Prof. Dr. Matthias Lehmann was Fellow at the Käte Hamburger Center “Law as Culture” from October 2018 to March 2019 as well as from October 2019 to March 2020.

Research Project

"Culture, Law, and the Economy:
Explaining Diversity in Business Regulations and Perspectives for their Coexistence"

Mainstream economic theory suggests there should be only one method of regulating the economy. This, however, contrasts with the various models one can observe functioning across the globe. This project seeks to attribute this diversity to differences in culture as expressed through legal institutions, i.e. legal rules, concepts, and practices. By using examples from several jurisdictions, it will show that legal institutions existing in major capitalist economies are based on diverging assumptions, customs, and habits.
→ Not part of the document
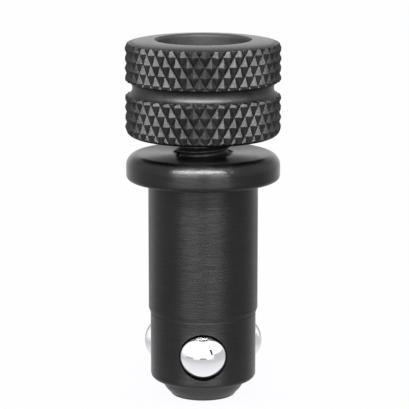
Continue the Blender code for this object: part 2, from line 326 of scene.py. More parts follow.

It will also demonstrate how these legal institutions react upon the culture of the countries adopting them, giving each legal system its distinct ‘flavor’.
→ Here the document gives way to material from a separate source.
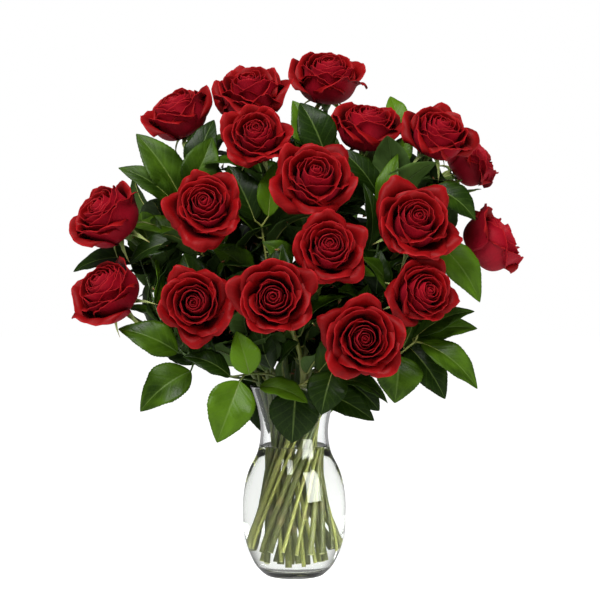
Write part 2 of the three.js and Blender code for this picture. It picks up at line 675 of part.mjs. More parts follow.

Diverging cultures and regulations across states have ramifications for the governance of the global economy. Differing attitudes clash when it comes to the worldwide regulation of areas which are of fundamental importance to mankind, such as trade, finance, intellectual property, human rights, and environmental protection. This project will analyze this process and the obstacles that cultural divergence poses to legal harmonization, cooperation, and coordination. It will also explore whether and how different cultures have merged into one global business law culture, and, if so, identify the traits characteristic of this global culture and the areas in which key differences remain as well as offer  reasons for these developments.

Publications (selected)

Monographs

  • Die Schiedsfähigkeit wirtschaftsrechtlicher Streitigkeiten als transnationales Rechtsprinzip, Dissertation Jena 2002, Baden-Baden 2003. 
  • Zitierfibel für Juristen (together with B. Sharon Byrd), Munich/Vienna 2006. (2016: 2. Vol.).
  • Finanzinstrumente. Vom Wertpapier- und Sachenrecht zum Recht der unkörperlichen Vermögensgegenstände, Habilitation, Jus-Privatum No. 145, Tübingen 2009.
  • Grundriss des Bank- und Kapitalmarktrechts, Heidelberg 2016.

Editorships

  • Hedgefonds und Private Equity – Fluch oder Segen? (together with Stefan Leible), conference report, Jena 2008 (discussed by Jan Lieder, ZBB 2010, pp. 182-184).
  • Unkörperliche Güter im Zivilrecht (together with Stefan Leible and Herbert Zech), conference report, Tübingen 2011 (discussed by Christoph-Eric Mecke, Ufita 2012, pp. 301-304).
  • Zeitschrift für Gemeinschaftsprivatrecht (GPR).
  • Zeitschrift für das gesamte Genossenschaftswesen (ZfgG).
  • Schriften zum Transnationalen Wirtschaftsrecht, Universitätsverlag Halle-Wittenberg.
  • Studien zum Bank- und Kapitalmarktrecht, Nomos.
  • European Contract Law and German Law (together with Stefan Leible), Den Haag 2014.
  • Common European Sales Law Meets Reality, Munich 2014 (discussed by Evelin Vanthorre/Bert Kersbilck, (2016), 53 Common Market Law Review, pp. 580-582).
  • Grenzüberschreitende Finanzdienstleistungen – Das Internationale Finanzmarkt-, Privat- und Zivilprozessrecht Deutschlands, Österreichs, der Schweiz und Liechtensteins (together with Dirk Zetzsche), Tübingen 2018.
  • International and European Business Law, comment (four to eight volumes), editorship together with Reiner Schulze.
  • International Financial Services Law (together with Christoph Kumpan), in: Schulze/Lehmann, International and European Business Law.